What is normal in school is something different at home. They’ve spent years joined at the hip, certainly, but there’s a difference between sleeping together as kids in the Ravenclaw common room and sleeping together as almost-not-quite adults in the privacy of their shared bedroom.

 

Charlie can’t believe his mother still lets them sleep together. Granted, nothing risque is going to happen, they’re nowhere near ready (at least as far as he’s concerned, would he ever be?). Curled up in a double bed together, her snug in his arms as he buries his face into her–what more could he ask for?

 

She’s so used to him being here, with her, and he’s hesitant to admit that he’s going to try to give her space in seventh year. She needs it, probably. Certainly. She’s always encouraged him to separate when he could, and she always welcomes him back with open arms. But would it be okay? Some days she gets hit with a melancholy that makes him cling harder.

 

Charlie takes a deep breath, enjoying her warmth, her smell, her everything. She uses the same soap he does, but he can smell the shea butter lotion she loves, the pomegranate hair conditioner that she leaves in overnight.
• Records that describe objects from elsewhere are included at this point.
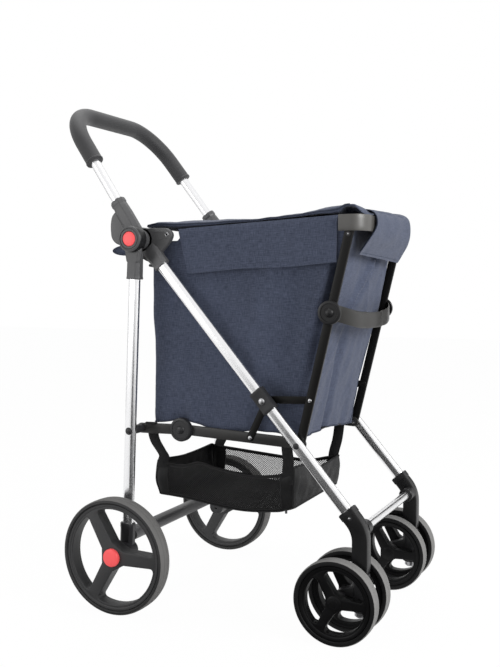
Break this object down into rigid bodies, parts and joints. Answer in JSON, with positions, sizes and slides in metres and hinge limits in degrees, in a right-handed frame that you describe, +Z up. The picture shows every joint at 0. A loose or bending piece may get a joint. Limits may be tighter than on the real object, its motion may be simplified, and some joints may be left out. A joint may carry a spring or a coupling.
{
  "type": "shopping trolley",
  "caption": "Folding shopping trolley: fabric bag with lid on crossed legs, basket below, large rear wheels, twin swivel front wheels, U-shaped push handle.",
  "frame": {"origin": "on the floor at the middle of the whole trolley, seen from above", "axes": "+Z up, -Y towards the front swivel wheels, +X to the left of the person who pushes it"},
  "size_m": [0.5446, 0.7382, 1.0698],
  "materials": {
    "aluminium": "satin anodised",
    "steel": "zinc plated",
    "black_plastic": "fine moulded grain",
    "dark_paint": "satin black",
    "tyre": "matt",
    "wheel_plastic": "satin",
    "grip_foam": "matt foam",
    "red_plastic": "satin",
    "navy_cloth": "melange weave",
    "black_mesh": "nylon with mesh"
  },
  "bodies": {
    "rear_frame": {"rear_leg_left": "aluminium", "rear_leg_right": "aluminium", "rear_foot_left": "black_plastic", "rear_foot_right": "black_plastic", "rear_axle_left": "steel", "rear_axle_right": "steel", "hub_housing_left": "black_plastic", "hub_housing_right": "black_plastic", "stay_bolt_left": "black_plastic", "stay_bolt_right": "black_plastic", "fold_bolt_left": "steel", "fold_bolt_right": "steel", "rear_cross_tube": "dark_paint", "basket": "black_mesh"},
    "front_frame": {"front_leg_left": "aluminium", "front_leg_right": "aluminium", "leg_bracket_left": "black_plastic", "leg_bracket_right": "black_plastic", "front_fork_left": "black_plastic", "front_fork_right": "black_plastic", "front_cross_bar": "aluminium", "bag": "navy_cloth"},
    "handle": {"handle_tube": "aluminium", "handle_grip": "grip_foam", "handle_knuckle_left": "black_plastic", "handle_knuckle_right": "black_plastic"},
    "hub_button_left": {"hub_button_left": "red_plastic"},
    "hub_button_right": {"hub_button_right": "red_plastic"},
    "caster_left": {"caster_yoke_left": "black_plastic"},
    "caster_right": {"caster_yoke_right": "black_plastic"},
    "slider": {"slider_left": "black_plastic", "slider_right": "black_plastic"},
    "strut": {"strut_left": "dark_paint", "strut_right": "dark_paint"},
    "link": {"link_left": "dark_paint", "link_right": "dark_paint"},
    "front_stay": {"front_stay_left": "dark_paint", "front_stay_right": "dark_paint"},
    "rear_stay": {"rear_stay_left": "dark_paint", "rear_stay_right": "dark_paint"},
    "post_frame": {"post_left": "dark_paint", "post_right": "dark_paint", "top_band": "dark_paint", "mid_band": "dark_paint"},
    "lid": {"lid": "navy_cloth", "front_flap": "navy_cloth"},
    "rear_wheel_left": {"rear_rim_left": "wheel_plastic", "rear_tyre_left": "tyre", "rear_cap_left": "red_plastic"},
    "rear_wheel_right": {"rear_rim_right": "wheel_plastic", "rear_tyre_right": "tyre", "rear_cap_right": "red_plastic"},
    "front_wheel_left_outer": {"front_rim_left_outer": "wheel_plastic", "front_tyre_left_outer": "tyre"},
    "front_wheel_left_inner": {"front_rim_left_inner": "wheel_plastic", "front_tyre_left_inner": "tyre"},
    "front_wheel_right_outer": {"front_rim_right_outer": "wheel_plastic", "front_tyre_right_outer": "tyre"},
    "front_wheel_right_inner": {"front_rim_right_inner": "wheel_plastic", "front_tyre_right_inner": "tyre"}
  },
  "joints": [
    {"name": "front_fold", "type": "hinge", "parent": "rear_frame", "child": "front_frame", "pos_m": [0, 0.154, 0.7705], "axis": [1, 0, 0], "range_deg": [0, 28], "deforming": ["bag", "basket", "lid", "front_flap"]},
    {"name": "rear_stay_fold", "type": "hinge", "parent": "rear_frame", "child": "rear_stay", "pos_m": [0, 0.1705, 0.373], "axis": [1, 0, 0], "range_deg": [-99, 0]},
    {"name": "front_stay_fold", "type": "hinge", "parent": "front_frame", "child": "front_stay", "pos_m": [0, -0.19525, 0.36589], "axis": [1, 0, 0], "range_deg": [0, 25.2]},
    {"name": "post_fold", "type": "hinge", "parent": "front_frame", "child": "post_frame", "pos_m": [0, -0.19525, 0.36589], "axis": [1, 0, 0], "range_deg": [-43.2, 0]},
    {"name": "slider_travel", "type": "slide", "parent": "front_frame", "child": "slider", "axis": [0, 0.6534, 0.757], "range_m": [0, 0.0696]},
    {"name": "strut_swing", "type": "hinge", "parent": "slider", "child": "strut", "pos_m": [0, -0.12338, 0.44916], "axis": [1, 0, 0], "range_deg": [-38.7, 0]},
    {"name": "link_swing", "type": "hinge", "parent": "slider", "child": "link", "pos_m": [0, -0.12338, 0.44916], "axis": [1, 0, 0], "range_deg": [0, 41.2]},
    {"name": "handle_fold", "type": "hinge", "parent": "rear_frame", "child": "handle", "pos_m": [0, 0.154, 0.7705], "axis": [1, 0, 0], "range_deg": [0, 111]},
    {"name": "lid_open", "type": "hinge", "parent": "front_frame", "child": "lid", "pos_m": [0, 0.134, 0.78891], "axis": [-1, 0, 0], "range_deg": [0, 110]},
    {"name": "button_press_left", "type": "slide", "parent": "rear_frame", "child": "hub_button_left", "axis": [-1, 0, 0], "range_m": [0, 0.004], "stiffness_N_per_m": 600, "springref_m": -0.002},
    {"name": "button_press_right", "type": "slide", "parent": "rear_frame", "child": "hub_button_right", "axis": [1, 0, 0], "range_m": [0, 0.004], "stiffness_N_per_m": 600, "springref_m": -0.002},
    {"name": "caster_swivel_left", "type": "hinge", "parent": "front_frame", "child": "caster_left", "pos_m": [0.173, -0.3255, 0.132], "axis": [0, 0, 1], "continuous": true},
    {"name": "front_wheel_spin_left_outer", "type": "hinge", "parent": "caster_left", "child": "front_wheel_left_outer", "pos_m": [0.21, -0.2875, 0.082], "axis": [1, 0, 0], "continuous": true},
    {"name": "front_wheel_spin_left_inner", "type": "hinge", "parent": "caster_left", "child": "front_wheel_left_inner", "pos_m": [0.136, -0.2875, 0.082], "axis": [1, 0, 0], "continuous": true},
    {"name": "rear_wheel_spin_left", "type": "hinge", "parent": "rear_frame", "child": "rear_wheel_left", "pos_m": [0.25, 0.178, 0.12], "axis": [1, 0, 0], "continuous": true},
    {"name": "caster_swivel_right", "type": "hinge", "parent": "front_frame", "child": "caster_right", "pos_m": [-0.173, -0.3255, 0.132], "axis": [0, 0, 1], "continuous": true},
    {"name": "front_wheel_spin_right_outer", "type": "hinge", "parent": "caster_right", "child": "front_wheel_right_outer", "pos_m": [-0.21, -0.2875, 0.082], "axis": [1, 0, 0], "continuous": true},
    {"name": "front_wheel_spin_right_inner", "type": "hinge", "parent": "caster_right", "child": "front_wheel_right_inner", "pos_m": [-0.136, -0.2875, 0.082], "axis": [1, 0, 0], "continuous": true},
    {"name": "rear_wheel_spin_right", "type": "hinge", "parent": "rear_frame", "child": "rear_wheel_right", "pos_m": [-0.25, 0.178, 0.12], "axis": [1, 0, 0], "continuous": true}
  ],
  "couplings": [
    {"joint": "rear_stay_fold", "follows": "front_fold", "ratio": -3.5293},
    {"joint": "front_stay_fold", "follows": "front_fold", "ratio": 0.89321},
    {"joint": "post_fold", "follows": "front_fold", "ratio": -1.5354},
    {"joint": "slider_travel", "follows": "front_fold", "m_per_rad": 0.14211},
    {"joint": "strut_swing", "follows": "front_fold", "ratio": -1.3739},
    {"joint": "link_swing", "follows": "front_fold", "ratio": 1.4636}
  ]
}
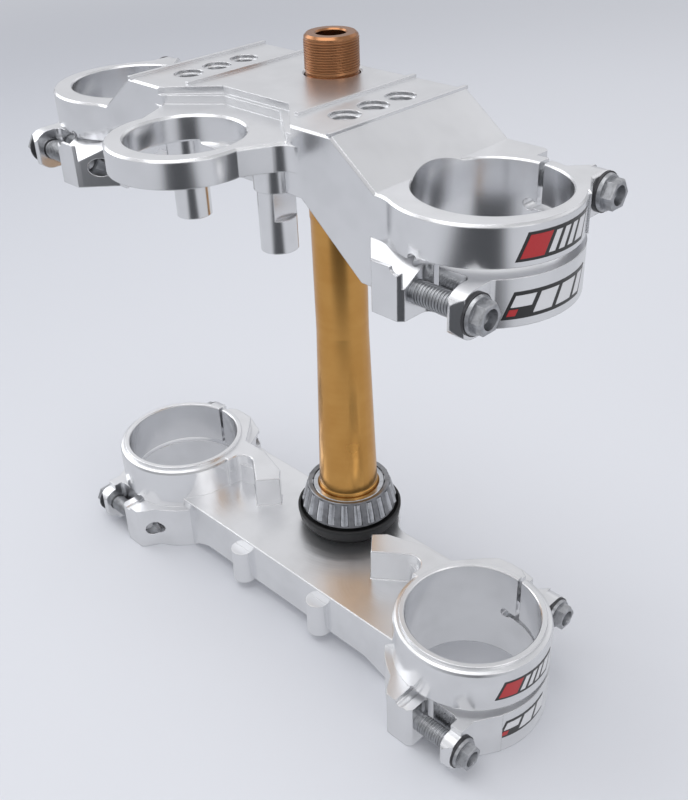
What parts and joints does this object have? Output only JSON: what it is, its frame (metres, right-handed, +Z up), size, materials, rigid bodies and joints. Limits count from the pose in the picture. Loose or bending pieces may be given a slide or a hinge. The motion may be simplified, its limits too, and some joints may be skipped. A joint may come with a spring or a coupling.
{
  "type": "motorcycle triple clamp",
  "caption": "Machined fork clamp set: stepped upper clamp with a front ring, flat lower clamp, tapered gold stem, lower tapered roller bearing, pinch bolts.",
  "frame": {"origin": "on the steering stem's axis, in the plane of the lower clamp's bottom faces", "axes": "+Z up along the stem, +X from the stem towards one fork leg, -Y towards the front"},
  "size_m": [0.275, 0.1317, 0.2723],
  "materials": {
    "machined_aluminium": "milled and lightly polished",
    "gold_anodised": "gold anodised, turned",
    "bearing_steel": "ground",
    "cage_steel": "pressed",
    "seal_rubber": "matt black",
    "zinc_bolt": "bright zinc",
    "dark_washer": "dark phosphate"
  },
  "bodies": {
    "clamps": {"upper_clamp": "machined_aluminium", "lower_clamp": "machined_aluminium", "steering_stem": "gold_anodised", "bearing_inner_race": "bearing_steel", "bearing_seal": "seal_rubber", "upper_front_bolt_right": "zinc_bolt", "upper_front_washer_right": "dark_washer", "upper_front_bolt_left": "zinc_bolt", "upper_front_washer_left": "dark_washer", "upper_rear_bolt_right": "zinc_bolt", "upper_rear_washer_right": "dark_washer", "upper_rear_bolt_left": "zinc_bolt", "upper_rear_washer_left": "dark_washer", "lower_front_bolt_right": "zinc_bolt", "lower_front_washer_right": "dark_washer", "lower_front_bolt_left": "zinc_bolt", "lower_front_washer_left": "dark_washer", "lower_rear_bolt_right": "zinc_bolt", "lower_rear_washer_right": "dark_washer", "lower_rear_bolt_left": "zinc_bolt", "lower_rear_washer_left": "dark_washer"},
    "cage": {"bearing_cage": "cage_steel"},
    "roller_01": {"bearing_roller_01": "bearing_steel"},
    "roller_02": {"bearing_roller_02": "bearing_steel"},
    "roller_03": {"bearing_roller_03": "bearing_steel"},
    "roller_04": {"bearing_roller_04": "bearing_steel"},
    "roller_05": {"bearing_roller_05": "bearing_steel"},
    "roller_06": {"bearing_roller_06": "bearing_steel"},
    "roller_07": {"bearing_roller_07": "bearing_steel"},
    "roller_08": {"bearing_roller_08": "bearing_steel"},
    "roller_09": {"bearing_roller_09": "bearing_steel"},
    "roller_10": {"bearing_roller_10": "bearing_steel"},
    "roller_11": {"bearing_roller_11": "bearing_steel"},
    "roller_12": {"bearing_roller_12": "bearing_steel"},
    "roller_13": {"bearing_roller_13": "bearing_steel"},
    "roller_14": {"bearing_roller_14": "bearing_steel"},
    "roller_15": {"bearing_roller_15": "bearing_steel"},
    "roller_16": {"bearing_roller_16": "bearing_steel"},
    "roller_17": {"bearing_roller_17": "bearing_steel"},
    "roller_18": {"bearing_roller_18": "bearing_steel"},
    "roller_19": {"bearing_roller_19": "bearing_steel"},
    "roller_20": {"bearing_roller_20": "bearing_steel"},
    "roller_21": {"bearing_roller_21": "bearing_steel"}
  },
  "joints": [
    {"name": "cage_spin", "type": "hinge", "parent": "clamps", "child": "cage", "pos_m": [0, 0, 0.0462], "axis": [0, 0, 1], "continuous": true},
    {"name": "roller_01_spin", "type": "hinge", "parent": "cage", "child": "roller_01", "pos_m": [0.0204, 0, 0.0462], "axis": [-0.2419, 0, 0.9703], "continuous": true},
    {"name": "roller_02_spin", "type": "hinge", "parent": "cage", "child": "roller_02", "pos_m": [0.01949, 0.00601, 0.0462], "axis": [-0.2312, -0.0713, 0.9703], "continuous": true},
    {"name": "roller_03_spin", "type": "hinge", "parent": "cage", "child": "roller_03", "pos_m": [0.01686, 0.01149, 0.0462], "axis": [-0.1999, -0.1363, 0.9703], "continuous": true},
    {"name": "roller_04_spin", "type": "hinge", "parent": "cage", "child": "roller_04", "pos_m": [0.01272, 0.01595, 0.0462], "axis": [-0.1508, -0.1891, 0.9703], "continuous": true},
    {"name": "roller_05_spin", "type": "hinge", "parent": "cage", "child": "roller_05", "pos_m": [0.00745, 0.01899, 0.0462], "axis": [-0.0884, -0.2252, 0.9703], "continuous": true},
    {"name": "roller_06_spin", "type": "hinge", "parent": "cage", "child": "roller_06", "pos_m": [0.00152, 0.02034, 0.0462], "axis": [-0.0181, -0.2412, 0.9703], "continuous": true},
    {"name": "roller_07_spin", "type": "hinge", "parent": "cage", "child": "roller_07", "pos_m": [-0.00454, 0.01989, 0.0462], "axis": [0.0538, -0.2359, 0.9703], "continuous": true},
    {"name": "roller_08_spin", "type": "hinge", "parent": "cage", "child": "roller_08", "pos_m": [-0.0102, 0.01767, 0.0462], "axis": [0.121, -0.2095, 0.9703], "continuous": true},
    {"name": "roller_09_spin", "type": "hinge", "parent": "cage", "child": "roller_09", "pos_m": [-0.01495, 0.01388, 0.0462], "axis": [0.1773, -0.1645, 0.9703], "continuous": true},
    {"name": "roller_10_spin", "type": "hinge", "parent": "cage", "child": "roller_10", "pos_m": [-0.01838, 0.00885, 0.0462], "axis": [0.218, -0.105, 0.9703], "continuous": true},
    {"name": "roller_11_spin", "type": "hinge", "parent": "cage", "child": "roller_11", "pos_m": [-0.02017, 0.00304, 0.0462], "axis": [0.2392, -0.0361, 0.9703], "continuous": true},
    {"name": "roller_12_spin", "type": "hinge", "parent": "cage", "child": "roller_12", "pos_m": [-0.02017, -0.00304, 0.0462], "axis": [0.2392, 0.0361, 0.9703], "continuous": true},
    {"name": "roller_13_spin", "type": "hinge", "parent": "cage", "child": "roller_13", "pos_m": [-0.01838, -0.00885, 0.0462], "axis": [0.218, 0.105, 0.9703], "continuous": true},
    {"name": "roller_14_spin", "type": "hinge", "parent": "cage", "child": "roller_14", "pos_m": [-0.01495, -0.01388, 0.0462], "axis": [0.1773, 0.1645, 0.9703], "continuous": true},
    {"name": "roller_15_spin", "type": "hinge", "parent": "cage", "child": "roller_15", "pos_m": [-0.0102, -0.01767, 0.0462], "axis": [0.121, 0.2095, 0.9703], "continuous": true},
    {"name": "roller_16_spin", "type": "hinge", "parent": "cage", "child": "roller_16", "pos_m": [-0.00454, -0.01989, 0.0462], "axis": [0.0538, 0.2359, 0.9703], "continuous": true},
    {"name": "roller_17_spin", "type": "hinge", "parent": "cage", "child": "roller_17", "pos_m": [0.00152, -0.02034, 0.0462], "axis": [-0.0181, 0.2412, 0.9703], "continuous": true},
    {"name": "roller_18_spin", "type": "hinge", "parent": "cage", "child": "roller_18", "pos_m": [0.00745, -0.01899, 0.0462], "axis": [-0.0884, 0.2252, 0.9703], "continuous": true},
    {"name": "roller_19_spin", "type": "hinge", "parent": "cage", "child": "roller_19", "pos_m": [0.01272, -0.01595, 0.0462], "axis": [-0.1508, 0.1891, 0.9703], "continuous": true},
    {"name": "roller_20_spin", "type": "hinge", "parent": "cage", "child": "roller_20", "pos_m": [0.01686, -0.01149, 0.0462], "axis": [-0.1999, 0.1363, 0.9703], "continuous": true},
    {"name": "roller_21_spin", "type": "hinge", "parent": "cage", "child": "roller_21", "pos_m": [0.01949, -0.00601, 0.0462], "axis": [-0.2312, 0.0713, 0.9703], "continuous": true}
  ],
  "couplings": [
    {"joint": "roller_01_spin", "follows": "cage_spin", "ratio": 7.3562},
    {"joint": "roller_02_spin", "follows": "cage_spin", "ratio": 7.3562},
    {"joint": "roller_03_spin", "follows": "cage_spin", "ratio": 7.3562},
    {"joint": "roller_04_spin", "follows": "cage_spin", "ratio": 7.3562},
    {"joint": "roller_05_spin", "follows": "cage_spin", "ratio": 7.3562},
    {"joint": "roller_06_spin", "follows": "cage_spin", "ratio": 7.3562},
    {"joint": "roller_07_spin", "follows": "cage_spin", "ratio": 7.3562},
    {"joint": "roller_08_spin", "follows": "cage_spin", "ratio": 7.3562},
    {"joint": "roller_09_spin", "follows": "cage_spin", "ratio": 7.3562},
    {"joint": "roller_10_spin", "follows": "cage_spin", "ratio": 7.3562},
    {"joint": "roller_11_spin", "follows": "cage_spin", "ratio": 7.3562},
    {"joint": "roller_12_spin", "follows": "cage_spin", "ratio": 7.3562},
    {"joint": "roller_13_spin", "follows": "cage_spin", "ratio": 7.3562},
    {"joint": "roller_14_spin", "follows": "cage_spin", "ratio": 7.3562},
    {"joint": "roller_15_spin", "follows": "cage_spin", "ratio": 7.3562},
    {"joint": "roller_16_spin", "follows": "cage_spin", "ratio": 7.3562},
    {"joint": "roller_17_spin", "follows": "cage_spin", "ratio": 7.3562},
    {"joint": "roller_18_spin", "follows": "cage_spin", "ratio": 7.3562},
    {"joint": "roller_19_spin", "follows": "cage_spin", "ratio": 7.3562},
    {"joint": "roller_20_spin", "follows": "cage_spin", "ratio": 7.3562},
    {"joint": "roller_21_spin", "follows": "cage_spin", "ratio": 7.3562}
  ]
}
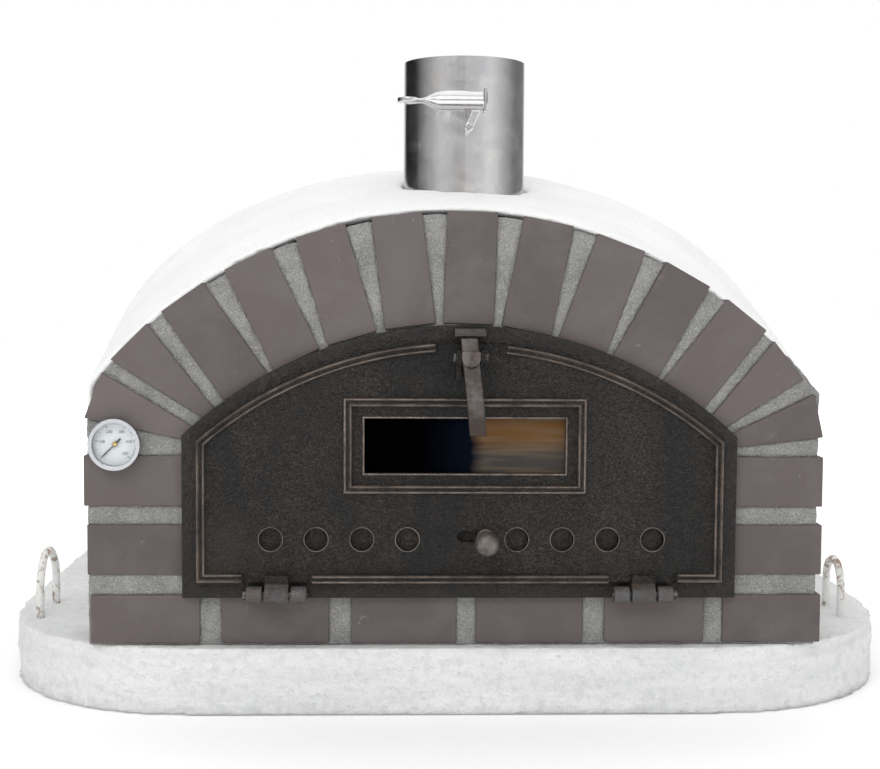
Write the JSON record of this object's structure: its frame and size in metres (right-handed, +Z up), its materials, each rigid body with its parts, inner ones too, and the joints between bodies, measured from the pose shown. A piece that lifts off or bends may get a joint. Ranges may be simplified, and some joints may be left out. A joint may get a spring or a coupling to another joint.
{
  "type": "wood fired pizza oven",
  "caption": "Rendered dome oven on a concrete slab, with a brick arch front, a cast iron drop door with window and air vents, a steel flue with damper and a dial thermometer.",
  "frame": {"origin": "centre of the slab's underside, where the oven stands", "axes": "+X to the viewer's right facing the door, +Y from the door to the back, +Z up"},
  "size_m": [0.99, 1.0544, 0.704],
  "materials": {
    "white_render": "rough trowelled white cement render",
    "insulation": "soft mineral fibre",
    "fire_brick": "matt fire clay",
    "facing_brick": "smooth matt dark brown brick",
    "mortar": "coarse sand and cement",
    "cast_iron": "black stove paint, worn brown on the edges",
    "worn_iron": "bare cast iron, rubbed and slightly rusted",
    "plain_steel": "bright zinc plated steel",
    "loop_steel": "whitewashed steel rod with rust showing",
    "stainless": "brushed stainless steel",
    "clear_glass": "clear polished",
    "window_glass": "dark ceramic glass",
    "dial_white": "satin white enamel with black marks",
    "pointer_black": "matt black"
  },
  "bodies": {
    "oven": {"base_slab": "white_render", "lifting_loop_front_left": "loop_steel", "lifting_loop_front_right": "loop_steel", "lifting_loop_rear_left": "loop_steel", "lifting_loop_rear_right": "loop_steel", "hearth_insulation": "insulation", "hearth_tiles": "fire_brick", "dome_wall_bricks": "fire_brick", "dome_vault_bricks": "fire_brick", "dome_crown_brick": "fire_brick", "mouth_jamb_left": "fire_brick", "mouth_jamb_right": "fire_brick", "mouth_lintel": "fire_brick", "insulation_blanket": "insulation", "outer_render": "white_render", "arch_bricks": "facing_brick", "side_bricks": "facing_brick", "sill_bricks": "facing_brick", "front_mortar": "mortar", "door_frame": "cast_iron", "latch_keeper": "cast_iron", "hinge_pin_left": "plain_steel", "hinge_pin_right": "plain_steel", "flue_pipe": "stainless", "thermometer_case": "stainless", "thermometer_bezel": "stainless", "thermometer_glass": "clear_glass", "thermometer_dial": "dial_white", "thermometer_stem": "stainless"},
    "door": {"door_leaf": "cast_iron", "window_glass": "window_glass", "glass_retainer": "cast_iron", "retainer_screws": "plain_steel", "shutter_guides": "cast_iron", "shutter_guide_screws": "plain_steel", "latch_pin": "plain_steel"},
    "latch": {"latch_lever": "worn_iron"},
    "shutter": {"vent_shutter": "cast_iron", "vent_knob": "worn_iron"},
    "damper": {"damper_spindle": "stainless", "damper_disc": "stainless", "damper_disc_screws": "stainless", "damper_handle": "stainless"},
    "pointer": {"thermometer_pointer": "pointer_black"}
  },
  "joints": [
    {"name": "door_hinge", "type": "hinge", "parent": "oven", "child": "door", "pos_m": [0.1925, -0.508, 0.127], "axis": [1, 0, 0], "range_deg": [0, 90]},
    {"name": "latch_pivot", "type": "hinge", "parent": "door", "child": "latch", "pos_m": [0.013, -0.5234, 0.37], "axis": [-1, 0, 0], "range_deg": [0, 30]},
    {"name": "shutter_slide", "type": "slide", "parent": "door", "child": "shutter", "axis": [-1, 0, 0], "range_m": [0, 0.02325]},
    {"name": "damper_turn", "type": "hinge", "parent": "oven", "child": "damper", "pos_m": [0.0185, -0.227, 0.618], "axis": [0, 1, 0], "range_deg": [0, 90]},
    {"name": "pointer_turn", "type": "hinge", "parent": "oven", "child": "pointer", "pos_m": [-0.3475, -0.498, 0.279], "axis": [0, 1, 0], "range_deg": [0, 270]}
  ]
}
And then there’s just the smell of her skin. 

 

He wonders for a moment if she ever gets this way about him. Probably not. He knows he’s weird. She’s just the best. He got lucky to end up hanging onto her tightly, for her to mesh so well with his personality. After all, who else would ever let someone hold them for the entirety of their grade school education???

 

Who else would let him talk circles around this relationship, who else would know what to do when he broke down crying, who else would know what to do when a flash of fear followed him to bed? And who else is so sweet, so patient, so soft? Studious and determined and selfless and…

 

He sighs into her. Charlie can’t help but… but… have. Feelings… for her.

 

What’s the harm in expressing it more, anyway? He kisses her neck gently. Again. Once more. Heaven.